» **Dataset records**
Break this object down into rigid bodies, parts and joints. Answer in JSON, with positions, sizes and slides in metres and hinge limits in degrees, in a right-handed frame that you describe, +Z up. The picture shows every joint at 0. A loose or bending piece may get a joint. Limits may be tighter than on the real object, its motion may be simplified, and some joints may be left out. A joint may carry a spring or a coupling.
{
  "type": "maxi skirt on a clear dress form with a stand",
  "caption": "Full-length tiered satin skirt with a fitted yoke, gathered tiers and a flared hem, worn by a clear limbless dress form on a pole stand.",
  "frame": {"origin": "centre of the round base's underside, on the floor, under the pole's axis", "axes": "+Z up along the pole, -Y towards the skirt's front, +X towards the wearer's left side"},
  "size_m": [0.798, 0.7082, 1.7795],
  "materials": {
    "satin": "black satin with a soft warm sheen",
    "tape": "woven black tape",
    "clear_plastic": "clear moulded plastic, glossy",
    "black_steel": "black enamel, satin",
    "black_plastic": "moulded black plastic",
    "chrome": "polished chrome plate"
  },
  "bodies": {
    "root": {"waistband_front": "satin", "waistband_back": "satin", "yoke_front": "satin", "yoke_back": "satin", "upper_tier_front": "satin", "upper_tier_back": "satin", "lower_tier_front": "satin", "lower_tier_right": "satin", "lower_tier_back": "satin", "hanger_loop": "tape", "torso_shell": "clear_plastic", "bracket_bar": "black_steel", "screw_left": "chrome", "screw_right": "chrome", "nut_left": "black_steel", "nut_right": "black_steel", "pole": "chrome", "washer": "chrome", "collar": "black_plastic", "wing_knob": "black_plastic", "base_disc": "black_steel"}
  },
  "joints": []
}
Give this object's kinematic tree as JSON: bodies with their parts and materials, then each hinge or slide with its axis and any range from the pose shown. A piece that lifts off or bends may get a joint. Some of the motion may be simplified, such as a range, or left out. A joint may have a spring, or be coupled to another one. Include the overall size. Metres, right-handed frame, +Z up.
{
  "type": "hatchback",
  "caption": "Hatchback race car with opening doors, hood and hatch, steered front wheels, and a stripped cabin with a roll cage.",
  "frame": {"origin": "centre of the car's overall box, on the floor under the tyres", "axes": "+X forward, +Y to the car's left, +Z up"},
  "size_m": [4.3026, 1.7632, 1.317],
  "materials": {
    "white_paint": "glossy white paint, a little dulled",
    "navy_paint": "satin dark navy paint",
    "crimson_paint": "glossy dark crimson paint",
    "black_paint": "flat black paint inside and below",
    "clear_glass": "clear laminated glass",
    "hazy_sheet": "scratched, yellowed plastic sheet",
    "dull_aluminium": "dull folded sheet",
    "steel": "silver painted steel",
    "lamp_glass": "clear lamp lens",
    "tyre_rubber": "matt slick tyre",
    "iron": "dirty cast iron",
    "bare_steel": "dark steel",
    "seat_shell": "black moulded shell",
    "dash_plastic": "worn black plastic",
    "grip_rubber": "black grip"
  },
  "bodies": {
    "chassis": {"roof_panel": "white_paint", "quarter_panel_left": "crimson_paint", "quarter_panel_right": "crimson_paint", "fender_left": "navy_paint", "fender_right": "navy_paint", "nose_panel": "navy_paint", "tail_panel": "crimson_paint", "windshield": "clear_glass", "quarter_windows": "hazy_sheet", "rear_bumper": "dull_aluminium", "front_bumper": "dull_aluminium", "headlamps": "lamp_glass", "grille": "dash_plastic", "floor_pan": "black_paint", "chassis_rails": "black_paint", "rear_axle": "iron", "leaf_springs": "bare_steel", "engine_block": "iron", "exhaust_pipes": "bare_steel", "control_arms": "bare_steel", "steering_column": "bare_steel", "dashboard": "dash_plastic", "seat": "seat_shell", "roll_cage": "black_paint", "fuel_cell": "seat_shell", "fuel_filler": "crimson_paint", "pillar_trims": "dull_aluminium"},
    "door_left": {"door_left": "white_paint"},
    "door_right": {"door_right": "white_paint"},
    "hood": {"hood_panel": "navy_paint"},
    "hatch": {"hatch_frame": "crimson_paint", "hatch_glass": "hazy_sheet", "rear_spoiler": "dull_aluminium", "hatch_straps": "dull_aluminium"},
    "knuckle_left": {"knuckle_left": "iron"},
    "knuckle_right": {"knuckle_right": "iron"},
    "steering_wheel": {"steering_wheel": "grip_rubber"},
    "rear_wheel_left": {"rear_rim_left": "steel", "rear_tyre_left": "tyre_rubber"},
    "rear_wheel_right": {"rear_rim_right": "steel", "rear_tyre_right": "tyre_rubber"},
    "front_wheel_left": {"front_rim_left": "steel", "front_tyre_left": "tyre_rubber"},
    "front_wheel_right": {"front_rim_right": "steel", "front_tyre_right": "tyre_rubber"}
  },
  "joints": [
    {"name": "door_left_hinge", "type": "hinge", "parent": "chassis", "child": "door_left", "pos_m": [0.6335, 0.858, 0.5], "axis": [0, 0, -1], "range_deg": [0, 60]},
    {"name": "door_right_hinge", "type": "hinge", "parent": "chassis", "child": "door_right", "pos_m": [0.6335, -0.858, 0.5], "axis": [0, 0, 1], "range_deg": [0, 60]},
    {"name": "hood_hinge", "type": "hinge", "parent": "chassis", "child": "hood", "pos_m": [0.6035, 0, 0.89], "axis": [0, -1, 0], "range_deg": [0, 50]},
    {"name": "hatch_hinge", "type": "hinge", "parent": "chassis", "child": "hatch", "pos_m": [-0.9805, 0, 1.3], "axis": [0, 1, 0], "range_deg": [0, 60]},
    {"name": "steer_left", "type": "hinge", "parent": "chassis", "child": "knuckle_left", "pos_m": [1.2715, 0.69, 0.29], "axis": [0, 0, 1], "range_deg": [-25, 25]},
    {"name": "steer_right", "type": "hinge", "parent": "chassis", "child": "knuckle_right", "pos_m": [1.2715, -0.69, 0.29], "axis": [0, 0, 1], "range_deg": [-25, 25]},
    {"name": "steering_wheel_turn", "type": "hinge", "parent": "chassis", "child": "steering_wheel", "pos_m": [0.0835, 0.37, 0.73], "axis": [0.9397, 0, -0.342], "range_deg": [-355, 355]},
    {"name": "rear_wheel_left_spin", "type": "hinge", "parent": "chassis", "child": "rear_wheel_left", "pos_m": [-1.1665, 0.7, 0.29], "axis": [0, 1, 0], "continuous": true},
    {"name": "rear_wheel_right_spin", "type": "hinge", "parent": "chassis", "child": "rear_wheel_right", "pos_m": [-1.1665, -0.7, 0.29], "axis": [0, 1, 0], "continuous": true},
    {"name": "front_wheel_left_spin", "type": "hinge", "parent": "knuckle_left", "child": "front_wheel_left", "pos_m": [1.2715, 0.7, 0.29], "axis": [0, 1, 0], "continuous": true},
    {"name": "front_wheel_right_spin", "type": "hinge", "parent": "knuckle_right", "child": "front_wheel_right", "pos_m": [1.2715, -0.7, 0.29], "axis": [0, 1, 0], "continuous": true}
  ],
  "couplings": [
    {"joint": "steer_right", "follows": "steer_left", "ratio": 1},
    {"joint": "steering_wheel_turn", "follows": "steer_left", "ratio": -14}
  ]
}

» **Exercise aim**
Reproduce each record shown above without altering a single word.

» **Full answer**
Break this object down into rigid bodies, parts and joints. Answer in JSON, with positions, sizes and slides in metres and hinge limits in degrees, in a right-handed frame that you describe, +Z up. The picture shows every joint at 0. A loose or bending piece may get a joint. Limits may be tighter than on the real object, its motion may be simplified, and some joints may be left out. A joint may carry a spring or a coupling.
{
  "type": "maxi skirt on a clear dress form with a stand",
  "caption": "Full-length tiered satin skirt with a fitted yoke, gathered tiers and a flared hem, worn by a clear limbless dress form on a pole stand.",
  "frame": {"origin": "centre of the round base's underside, on the floor, under the pole's axis", "axes": "+Z up along the pole, -Y towards the skirt's front, +X towards the wearer's left side"},
  "size_m": [0.798, 0.7082, 1.7795],
  "materials": {
    "satin": "black satin with a soft warm sheen",
    "tape": "woven black tape",
    "clear_plastic": "clear moulded plastic, glossy",
    "black_steel": "black enamel, satin",
    "black_plastic": "moulded black plastic",
    "chrome": "polished chrome plate"
  },
  "bodies": {
    "root": {"waistband_front": "satin", "waistband_back": "satin", "yoke_front": "satin", "yoke_back": "satin", "upper_tier_front": "satin", "upper_tier_back": "satin", "lower_tier_front": "satin", "lower_tier_right": "satin", "lower_tier_back": "satin", "hanger_loop": "tape", "torso_shell": "clear_plastic", "bracket_bar": "black_steel", "screw_left": "chrome", "screw_right": "chrome", "nut_left": "black_steel", "nut_right": "black_steel", "pole": "chrome", "washer": "chrome", "collar": "black_plastic", "wing_knob": "black_plastic", "base_disc": "black_steel"}
  },
  "joints": []
}
Give this object's kinematic tree as JSON: bodies with their parts and materials, then each hinge or slide with its axis and any range from the pose shown. A piece that lifts off or bends may get a joint. Some of the motion may be simplified, such as a range, or left out. A joint may have a spring, or be coupled to another one. Include the overall size. Metres, right-handed frame, +Z up.
{
  "type": "hatchback",
  "caption": "Hatchback race car with opening doors, hood and hatch, steered front wheels, and a stripped cabin with a roll cage.",
  "frame": {"origin": "centre of the car's overall box, on the floor under the tyres", "axes": "+X forward, +Y to the car's left, +Z up"},
  "size_m": [4.3026, 1.7632, 1.317],
  "materials": {
    "white_paint": "glossy white paint, a little dulled",
    "navy_paint": "satin dark navy paint",
    "crimson_paint": "glossy dark crimson paint",
    "black_paint": "flat black paint inside and below",
    "clear_glass": "clear laminated glass",
    "hazy_sheet": "scratched, yellowed plastic sheet",
    "dull_aluminium": "dull folded sheet",
    "steel": "silver painted steel",
    "lamp_glass": "clear lamp lens",
    "tyre_rubber": "matt slick tyre",
    "iron": "dirty cast iron",
    "bare_steel": "dark steel",
    "seat_shell": "black moulded shell",
    "dash_plastic": "worn black plastic",
    "grip_rubber": "black grip"
  },
  "bodies": {
    "chassis": {"roof_panel": "white_paint", "quarter_panel_left": "crimson_paint", "quarter_panel_right": "crimson_paint", "fender_left": "navy_paint", "fender_right": "navy_paint", "nose_panel": "navy_paint", "tail_panel": "crimson_paint", "windshield": "clear_glass", "quarter_windows": "hazy_sheet", "rear_bumper": "dull_aluminium", "front_bumper": "dull_aluminium", "headlamps": "lamp_glass", "grille": "dash_plastic", "floor_pan": "black_paint", "chassis_rails": "black_paint", "rear_axle": "iron", "leaf_springs": "bare_steel", "engine_block": "iron", "exhaust_pipes": "bare_steel", "control_arms": "bare_steel", "steering_column": "bare_steel", "dashboard": "dash_plastic", "seat": "seat_shell", "roll_cage": "black_paint", "fuel_cell": "seat_shell", "fuel_filler": "crimson_paint", "pillar_trims": "dull_aluminium"},
    "door_left": {"door_left": "white_paint"},
    "door_right": {"door_right": "white_paint"},
    "hood": {"hood_panel": "navy_paint"},
    "hatch": {"hatch_frame": "crimson_paint", "hatch_glass": "hazy_sheet", "rear_spoiler": "dull_aluminium", "hatch_straps": "dull_aluminium"},
    "knuckle_left": {"knuckle_left": "iron"},
    "knuckle_right": {"knuckle_right": "iron"},
    "steering_wheel": {"steering_wheel": "grip_rubber"},
    "rear_wheel_left": {"rear_rim_left": "steel", "rear_tyre_left": "tyre_rubber"},
    "rear_wheel_right": {"rear_rim_right": "steel", "rear_tyre_right": "tyre_rubber"},
    "front_wheel_left": {"front_rim_left": "steel", "front_tyre_left": "tyre_rubber"},
    "front_wheel_right": {"front_rim_right": "steel", "front_tyre_right": "tyre_rubber"}
  },
  "joints": [
    {"name": "door_left_hinge", "type": "hinge", "parent": "chassis", "child": "door_left", "pos_m": [0.6335, 0.858, 0.5], "axis": [0, 0, -1], "range_deg": [0, 60]},
    {"name": "door_right_hinge", "type": "hinge", "parent": "chassis", "child": "door_right", "pos_m": [0.6335, -0.858, 0.5], "axis": [0, 0, 1], "range_deg": [0, 60]},
    {"name": "hood_hinge", "type": "hinge", "parent": "chassis", "child": "hood", "pos_m": [0.6035, 0, 0.89], "axis": [0, -1, 0], "range_deg": [0, 50]},
    {"name": "hatch_hinge", "type": "hinge", "parent": "chassis", "child": "hatch", "pos_m": [-0.9805, 0, 1.3], "axis": [0, 1, 0], "range_deg": [0, 60]},
    {"name": "steer_left", "type": "hinge", "parent": "chassis", "child": "knuckle_left", "pos_m": [1.2715, 0.69, 0.29], "axis": [0, 0, 1], "range_deg": [-25, 25]},
    {"name": "steer_right", "type": "hinge", "parent": "chassis", "child": "knuckle_right", "pos_m": [1.2715, -0.69, 0.29], "axis": [0, 0, 1], "range_deg": [-25, 25]},
    {"name": "steering_wheel_turn", "type": "hinge", "parent": "chassis", "child": "steering_wheel", "pos_m": [0.0835, 0.37, 0.73], "axis": [0.9397, 0, -0.342], "range_deg": [-355, 355]},
    {"name": "rear_wheel_left_spin", "type": "hinge", "parent": "chassis", "child": "rear_wheel_left", "pos_m": [-1.1665, 0.7, 0.29], "axis": [0, 1, 0], "continuous": true},
    {"name": "rear_wheel_right_spin", "type": "hinge", "parent": "chassis", "child": "rear_wheel_right", "pos_m": [-1.1665, -0.7, 0.29], "axis": [0, 1, 0], "continuous": true},
    {"name": "front_wheel_left_spin", "type": "hinge", "parent": "knuckle_left", "child": "front_wheel_left", "pos_m": [1.2715, 0.7, 0.29], "axis": [0, 1, 0], "continuous": true},
    {"name": "front_wheel_right_spin", "type": "hinge", "parent": "knuckle_right", "child": "front_wheel_right", "pos_m": [1.2715, -0.7, 0.29], "axis": [0, 1, 0], "continuous": true}
  ],
  "couplings": [
    {"joint": "steer_right", "follows": "steer_left", "ratio": 1},
    {"joint": "steering_wheel_turn", "follows": "steer_left", "ratio": -14}
  ]
}